Kennedy's modus operandi seems to be this very Catholic type of paternalism. He gets appalled in a very self-righteous kind of way. I think it's very apparent in Hill v Colorado (2000) (free speech case where Colorado prohibited certain types of speech within [x] yards of abortion clinics) where he wrote, dissenting:
"The Court’s holding contradicts more than a half century of well-established First Amendment principles. For the first time, the Court approves a law which bars a private citizen from passing a message, in a peaceful manner and on a profound moral issue, to a fellow citizen on a public sidewalk."
Kennedy views abortion as a "profound moral issue", and I think from his opinions we can see him grappling with it. I don't think he's come to a resolution on it, but I think his sense of, for lack of a better word again, paternalism makes him revile some of the more "gruesome" abortion methods.
Even if Kennedy did vote to overturn Roe. I doubt such a situation would happen anytime in the near or intermediate future. As noted elsewhere, Scalia and Thomas had concurrence that expressed their view that Roe was wrongly decided (conspicuously absent was whether Roe should be overturned--stare decises issues).
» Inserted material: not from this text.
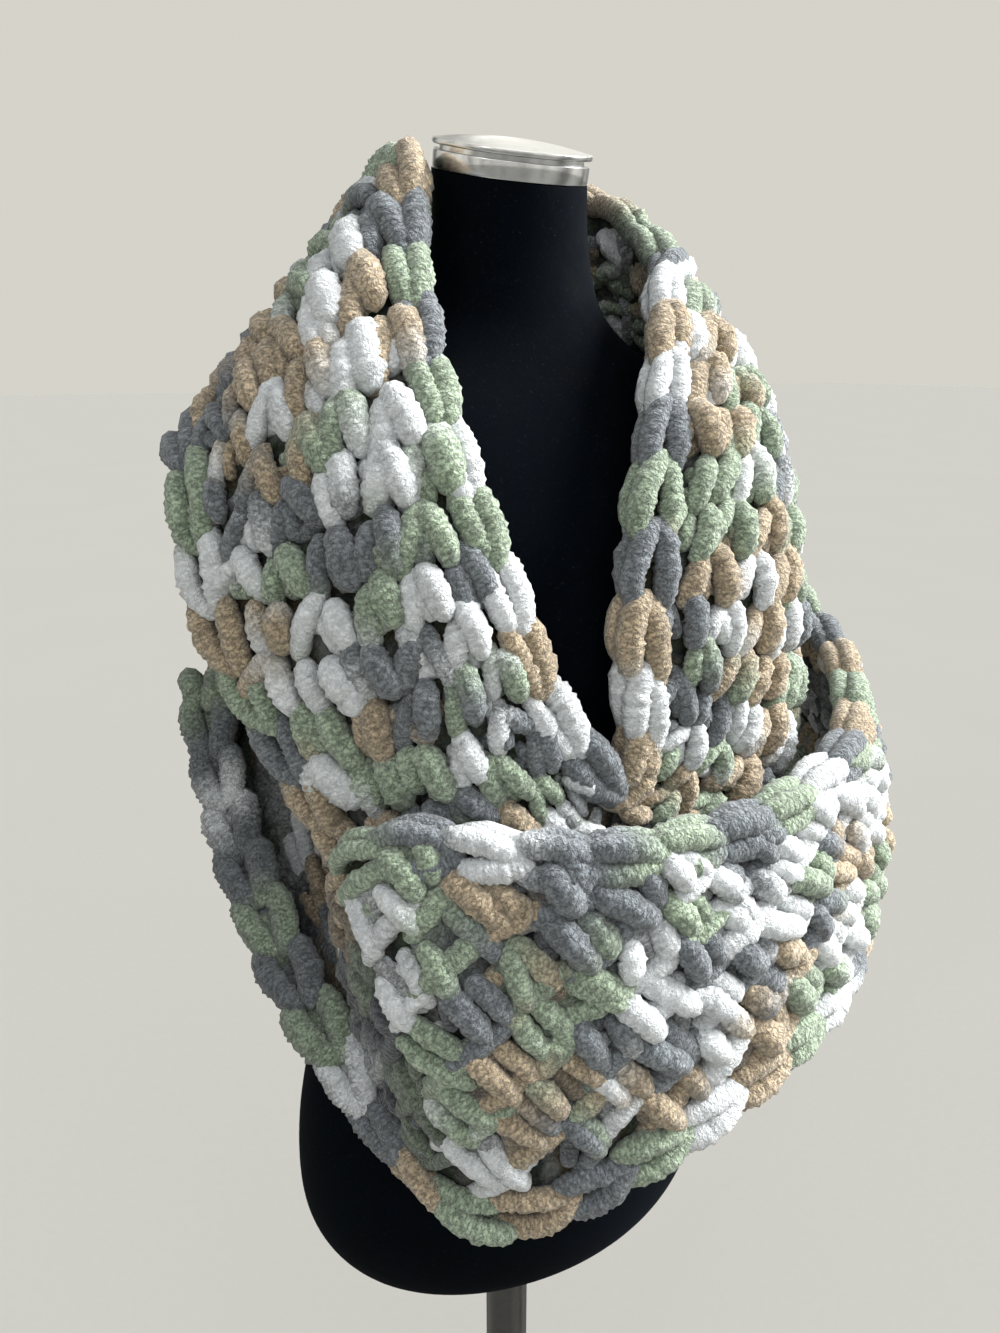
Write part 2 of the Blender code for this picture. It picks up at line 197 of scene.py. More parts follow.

I just doubt that even if five justices were inclined to overturn Roe that they would actually do so. I'd bet they would duck the issue or find some procedural grounds for avoiding the specific issue of overturning Roe. The social impact of such a decision would be enormouse. Surely, they will chip away as much as possible. But the basic idea of abortion as a Constitutionally guaranteed right (with restrictions, perhaps substantial) is a long way from being overturned.
Another interesting initial take from reading the opinion is that Kennedy is only assuming and not deciding that Casey applies. It appears that Kennedy is distancing himself from O'Connor's opinion and is keeping his options open in the future.
"Bart" DePalma is ignerrent:Post a Comment
Kennedy is obviously appalled by the entire D&E procedure of literally ripping unborn children apart.
No, "Bart". That's D&C. Which wasn't banned.
I'll leave aside your "framing" effort here in your description of the foetuses as "unborn children".